-- GOAL --
Look through the data below. Pick out the lines holding the string "materials".

-- DATASET EXTRACT --
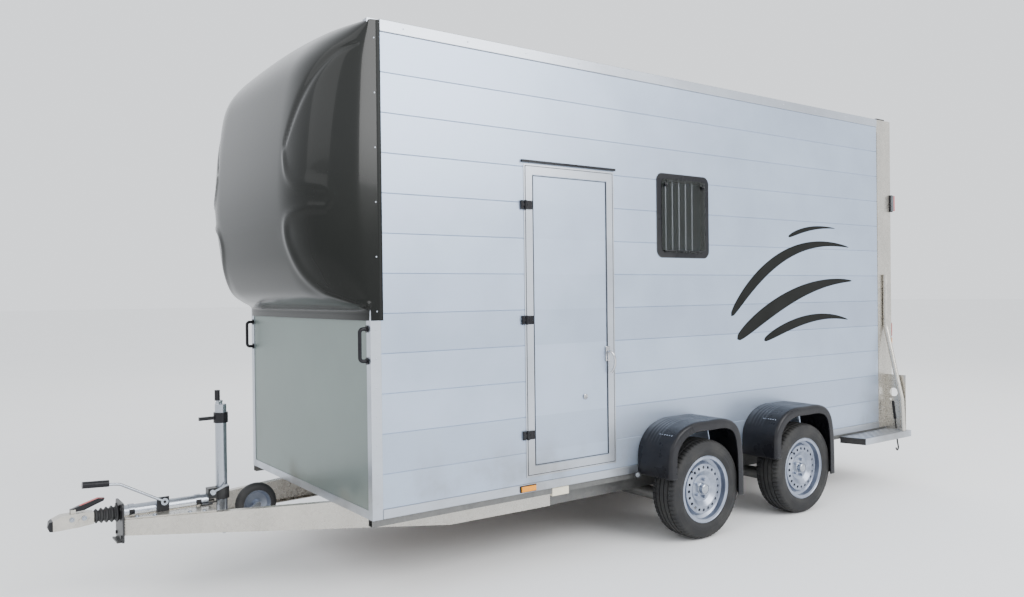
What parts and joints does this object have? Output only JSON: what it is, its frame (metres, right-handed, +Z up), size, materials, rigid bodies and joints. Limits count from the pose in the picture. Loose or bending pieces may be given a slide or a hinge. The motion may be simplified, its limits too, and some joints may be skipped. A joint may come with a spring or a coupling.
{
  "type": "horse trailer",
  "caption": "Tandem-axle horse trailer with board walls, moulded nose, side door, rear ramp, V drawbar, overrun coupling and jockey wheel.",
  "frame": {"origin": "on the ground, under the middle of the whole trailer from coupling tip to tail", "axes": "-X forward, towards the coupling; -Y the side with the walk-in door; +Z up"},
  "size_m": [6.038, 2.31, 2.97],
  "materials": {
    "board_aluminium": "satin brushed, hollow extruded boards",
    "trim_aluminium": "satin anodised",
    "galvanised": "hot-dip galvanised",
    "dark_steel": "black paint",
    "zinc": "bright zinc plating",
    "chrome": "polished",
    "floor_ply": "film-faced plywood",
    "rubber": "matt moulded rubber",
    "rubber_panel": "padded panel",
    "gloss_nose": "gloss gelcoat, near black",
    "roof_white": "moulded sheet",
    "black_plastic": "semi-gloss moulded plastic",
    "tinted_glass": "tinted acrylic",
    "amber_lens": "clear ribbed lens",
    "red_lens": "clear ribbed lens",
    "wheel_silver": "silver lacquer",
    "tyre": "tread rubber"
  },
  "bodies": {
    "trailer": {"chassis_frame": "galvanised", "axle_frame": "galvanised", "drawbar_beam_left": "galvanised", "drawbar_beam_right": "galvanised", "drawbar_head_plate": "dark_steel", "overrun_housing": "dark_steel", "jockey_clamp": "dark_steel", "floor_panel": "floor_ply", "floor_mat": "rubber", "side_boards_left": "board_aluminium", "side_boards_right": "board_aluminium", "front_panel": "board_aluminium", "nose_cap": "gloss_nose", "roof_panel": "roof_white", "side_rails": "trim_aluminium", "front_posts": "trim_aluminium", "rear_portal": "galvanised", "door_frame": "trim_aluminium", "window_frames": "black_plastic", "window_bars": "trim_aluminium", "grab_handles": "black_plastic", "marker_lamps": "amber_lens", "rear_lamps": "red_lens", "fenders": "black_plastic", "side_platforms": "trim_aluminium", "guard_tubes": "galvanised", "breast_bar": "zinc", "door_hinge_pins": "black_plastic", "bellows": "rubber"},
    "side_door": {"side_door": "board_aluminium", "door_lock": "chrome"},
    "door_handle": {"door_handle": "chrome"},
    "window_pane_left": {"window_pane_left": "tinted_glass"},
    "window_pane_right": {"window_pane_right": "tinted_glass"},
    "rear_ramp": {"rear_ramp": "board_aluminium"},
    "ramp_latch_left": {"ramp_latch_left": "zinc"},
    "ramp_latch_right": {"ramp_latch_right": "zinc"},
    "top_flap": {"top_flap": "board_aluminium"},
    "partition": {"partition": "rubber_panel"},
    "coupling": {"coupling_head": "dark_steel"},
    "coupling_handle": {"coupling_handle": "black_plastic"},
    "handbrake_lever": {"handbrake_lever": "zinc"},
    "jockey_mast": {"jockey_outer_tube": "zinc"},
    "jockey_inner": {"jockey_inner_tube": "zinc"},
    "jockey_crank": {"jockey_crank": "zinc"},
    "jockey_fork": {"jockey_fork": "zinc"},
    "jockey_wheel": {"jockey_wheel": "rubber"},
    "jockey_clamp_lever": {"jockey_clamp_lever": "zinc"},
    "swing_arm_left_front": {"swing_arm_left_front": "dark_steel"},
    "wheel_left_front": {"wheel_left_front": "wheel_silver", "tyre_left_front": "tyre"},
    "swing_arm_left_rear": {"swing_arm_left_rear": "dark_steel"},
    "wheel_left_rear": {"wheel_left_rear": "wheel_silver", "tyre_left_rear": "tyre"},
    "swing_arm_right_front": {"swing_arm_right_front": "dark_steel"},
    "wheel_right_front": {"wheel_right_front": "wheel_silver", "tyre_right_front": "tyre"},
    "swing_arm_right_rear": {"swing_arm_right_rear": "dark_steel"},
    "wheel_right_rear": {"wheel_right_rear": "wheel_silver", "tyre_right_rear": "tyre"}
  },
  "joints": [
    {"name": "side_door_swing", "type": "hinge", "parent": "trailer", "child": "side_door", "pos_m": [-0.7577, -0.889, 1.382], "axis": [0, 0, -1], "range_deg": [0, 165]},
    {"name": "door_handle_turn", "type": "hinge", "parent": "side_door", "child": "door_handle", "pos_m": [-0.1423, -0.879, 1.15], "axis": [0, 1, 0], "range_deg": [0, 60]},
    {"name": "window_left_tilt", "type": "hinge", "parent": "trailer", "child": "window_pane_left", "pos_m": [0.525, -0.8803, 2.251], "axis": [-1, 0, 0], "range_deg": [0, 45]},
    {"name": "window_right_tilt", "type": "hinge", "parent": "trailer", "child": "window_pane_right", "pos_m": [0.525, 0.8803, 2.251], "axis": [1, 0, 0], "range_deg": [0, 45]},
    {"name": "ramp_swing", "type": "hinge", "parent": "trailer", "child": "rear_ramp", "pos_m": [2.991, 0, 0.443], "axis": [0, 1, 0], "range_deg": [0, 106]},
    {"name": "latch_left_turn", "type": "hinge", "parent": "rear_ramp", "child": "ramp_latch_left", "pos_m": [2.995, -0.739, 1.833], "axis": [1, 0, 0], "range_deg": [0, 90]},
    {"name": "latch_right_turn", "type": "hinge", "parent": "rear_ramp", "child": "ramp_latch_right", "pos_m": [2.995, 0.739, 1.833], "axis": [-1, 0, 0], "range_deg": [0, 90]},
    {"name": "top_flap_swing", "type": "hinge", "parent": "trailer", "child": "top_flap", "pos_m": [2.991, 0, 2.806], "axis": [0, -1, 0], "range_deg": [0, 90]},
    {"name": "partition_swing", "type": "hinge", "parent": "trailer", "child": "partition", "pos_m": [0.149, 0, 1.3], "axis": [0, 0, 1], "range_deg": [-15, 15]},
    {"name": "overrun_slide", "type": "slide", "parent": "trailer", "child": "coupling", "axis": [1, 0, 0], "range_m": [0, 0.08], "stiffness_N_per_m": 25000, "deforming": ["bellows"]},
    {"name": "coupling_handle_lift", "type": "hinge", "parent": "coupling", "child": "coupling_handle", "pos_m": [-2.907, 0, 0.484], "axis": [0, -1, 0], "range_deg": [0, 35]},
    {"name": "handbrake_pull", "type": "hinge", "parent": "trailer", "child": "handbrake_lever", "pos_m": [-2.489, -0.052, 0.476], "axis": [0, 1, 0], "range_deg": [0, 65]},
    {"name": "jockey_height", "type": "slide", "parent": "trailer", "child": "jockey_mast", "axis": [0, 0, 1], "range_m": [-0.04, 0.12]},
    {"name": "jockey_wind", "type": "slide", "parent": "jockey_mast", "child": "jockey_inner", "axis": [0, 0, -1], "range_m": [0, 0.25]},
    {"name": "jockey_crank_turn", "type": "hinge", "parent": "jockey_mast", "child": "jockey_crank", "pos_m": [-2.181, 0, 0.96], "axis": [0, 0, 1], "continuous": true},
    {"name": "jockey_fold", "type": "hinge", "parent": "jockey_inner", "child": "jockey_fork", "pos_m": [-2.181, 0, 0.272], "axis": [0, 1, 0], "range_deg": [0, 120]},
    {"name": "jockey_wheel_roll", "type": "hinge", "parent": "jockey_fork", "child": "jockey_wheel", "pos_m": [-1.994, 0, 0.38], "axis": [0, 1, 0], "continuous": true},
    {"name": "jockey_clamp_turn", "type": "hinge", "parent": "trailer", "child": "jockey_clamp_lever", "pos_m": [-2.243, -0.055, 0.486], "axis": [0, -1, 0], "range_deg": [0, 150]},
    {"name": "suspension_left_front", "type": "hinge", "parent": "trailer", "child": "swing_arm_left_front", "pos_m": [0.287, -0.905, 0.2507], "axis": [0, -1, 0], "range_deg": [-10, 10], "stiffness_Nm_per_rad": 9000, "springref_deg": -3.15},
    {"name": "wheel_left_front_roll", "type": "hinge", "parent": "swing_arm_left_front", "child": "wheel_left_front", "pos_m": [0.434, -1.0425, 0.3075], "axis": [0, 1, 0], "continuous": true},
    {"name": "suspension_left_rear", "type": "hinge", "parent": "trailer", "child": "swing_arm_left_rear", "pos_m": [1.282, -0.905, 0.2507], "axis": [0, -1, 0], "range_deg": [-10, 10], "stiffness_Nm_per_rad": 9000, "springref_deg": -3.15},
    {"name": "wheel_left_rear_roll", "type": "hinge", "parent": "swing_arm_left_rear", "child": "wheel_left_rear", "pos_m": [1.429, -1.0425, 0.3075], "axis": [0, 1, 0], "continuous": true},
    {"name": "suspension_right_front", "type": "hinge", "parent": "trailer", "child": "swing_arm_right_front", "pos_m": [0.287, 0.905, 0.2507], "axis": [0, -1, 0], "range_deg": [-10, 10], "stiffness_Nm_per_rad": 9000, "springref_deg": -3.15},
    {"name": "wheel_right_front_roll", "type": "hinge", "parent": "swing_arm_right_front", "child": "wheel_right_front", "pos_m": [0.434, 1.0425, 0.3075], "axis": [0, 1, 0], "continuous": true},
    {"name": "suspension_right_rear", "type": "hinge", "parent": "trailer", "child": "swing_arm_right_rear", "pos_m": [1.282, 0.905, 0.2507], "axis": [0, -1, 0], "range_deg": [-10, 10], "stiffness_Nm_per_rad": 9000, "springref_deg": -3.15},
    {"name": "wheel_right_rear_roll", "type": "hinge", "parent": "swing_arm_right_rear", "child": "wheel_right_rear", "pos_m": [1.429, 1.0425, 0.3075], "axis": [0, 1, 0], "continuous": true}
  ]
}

-- CORRECT ANSWER --
What parts and joints does this object have? Output only JSON: what it is, its frame (metres, right-handed, +Z up), size, materials, rigid bodies and joints. Limits count from the pose in the picture. Loose or bending pieces may be given a slide or a hinge. The motion may be simplified, its limits too, and some joints may be skipped. A joint may come with a spring or a coupling.
  "materials": {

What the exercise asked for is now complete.